DO Limit the Internal Team Privy to the Incident
Loose lips sink ships… too many people involved in a breach increase the chance the event will be leaked to media, clients, and partners. When your team is trying to discover how an incident took place and who the perpetrators are, it’s important to only discuss the incident with the individuals involved in investigating it. This doesn’t mean that your organization should try to hide the incident or sweep it under the rug. When it’s time to discuss the incident with the public, make sure to use a professional communications expert with legal counsel who can present the right image of your organization as one that takes such incidents seriously.
DO Protect and Collect Data
After an incident occurs, your Incident Response Team (IRT) will need to identify and analyze any data associated with the accounts, systems, modus operandi, malicious actor, or toolkit used to penetrate your business network. It’s essential all data is safeguarded so that none of it is tampered with or inadvertently destroyed. The IRT will collect volatile data using forensic tools, look for external intelligence to help identify the nature of the threat, as well as collect logs that help reveal important information that will help them piece the events together.

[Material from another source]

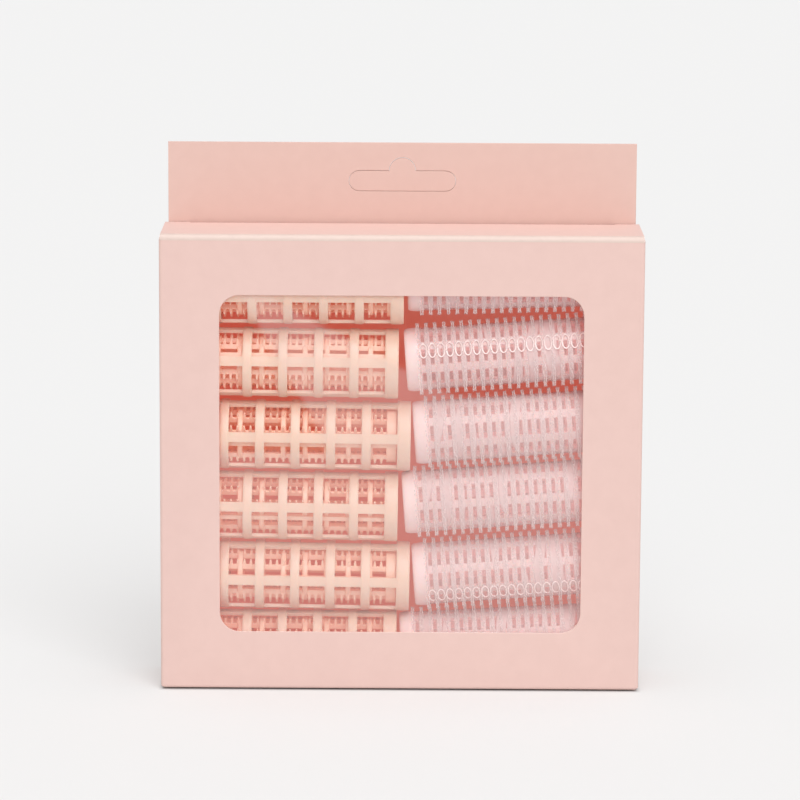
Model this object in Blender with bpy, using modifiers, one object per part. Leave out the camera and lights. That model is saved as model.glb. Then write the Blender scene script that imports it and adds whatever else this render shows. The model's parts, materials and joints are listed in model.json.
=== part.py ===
"""A window carton holding twelve hair rollers in one layer.

Left column: six two-layer rollers, an open cage around a core with comb ribs.
Right column: six self-grip rollers, a plastic tube under a sleeve of hook tape.
Metres, +Z up. Origin on the ground under the middle of the carton; the front
of the carton faces -Y and its width runs along X.
"""

import math

import bmesh
import bpy
from mathutils import Matrix, Vector

MM = 0.001
GAP = 0.3 * MM

# Carton
WIDTH = 135.0 * MM
DEPTH = 27.3 * MM
HEIGHT = 129.4 * MM
CARD = 0.5 * MM
WINDOW_WIDTH = 101.6 * MM
WINDOW_LOW = 16.5 * MM
WINDOW_HIGH = 112.5 * MM
WINDOW_RADIUS = 5.6 * MM
FILM = 0.2 * MM
FILM_MARGIN = 6.0 * MM

# Hanging tab with its die-cut slot
TAB_WIDTH = 132.5 * MM
TAB_TOP = 152.2 * MM
TAB_THICK = 2 * CARD
SLOT_WIDTH = 30.4 * MM
SLOT_LOW = 138.4 * MM
SLOT_HIGH = 144.3 * MM
SLOT_BUMP = 3.8 * MM
ARC_STEPS = 6

# Lid, its tuck flap and the two dust flaps
SHOULDER = 7.0 * MM
SHOULDER_STEP = 0.7 * MM
TUCK_HEIGHT = 10.0 * MM
TUCK_CHAMFER = 4.0 * MM
DUST_REACH = 18.0 * MM
DUST_TAPER = 10.0 * MM
DUST_BACK = 10.0 * MM

# Rows of rollers, counted from the top. Heights are of the axis: at the middle of a
# two-layer roller, which tilts down to the right, and at the left end of a self-grip
# roller, which tilts up to the right. Tilts and turns are in degrees.
ROWS = 6
ROLLER_DEPTH = 10.9 * MM
ROLLER_RADIUS = 9.85 * MM

# Cage of a two-layer roller
CAGE_END = 3.76 * MM
CAGE_RING = 2.6 * MM
CAGE_OPENING = 7.37 * MM
CAGE_OPENINGS = 6
CAGE_BARS = 5
CAGE_WALL = 1.1 * MM
CAGE_SEGMENTS = 20
CAGE_HEIGHT = [112.75 * MM, 91.82 * MM, 71.22 * MM, 50.87 * MM, 30.82 * MM, 10.7 * MM]
CAGE_TILT = [0.0, 0.5, 0.55, 0.68, 0.75, 0.3]
CAGE_RIGHT_END = [0.6 * MM, -0.8 * MM, 2.7 * MM, -0.8 * MM, 2.6 * MM, -1.0 * MM]
CAGE_TURN = [-6.5, 10.3, 4.4, 6.6, 0.2, 9.0]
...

DO Take the Time to Plan Before an Incident Occurs
The best reaction to information security threats is to be proactive. This includes developing your incident response procedures ahead of time. The plan needs to involve all relevant departments and third parties associated with your organization and must be repeatable and measurable. It also means getting leadership on board to arm your organization with the training and tools they need to initiate the plan and keep it functioning effectively.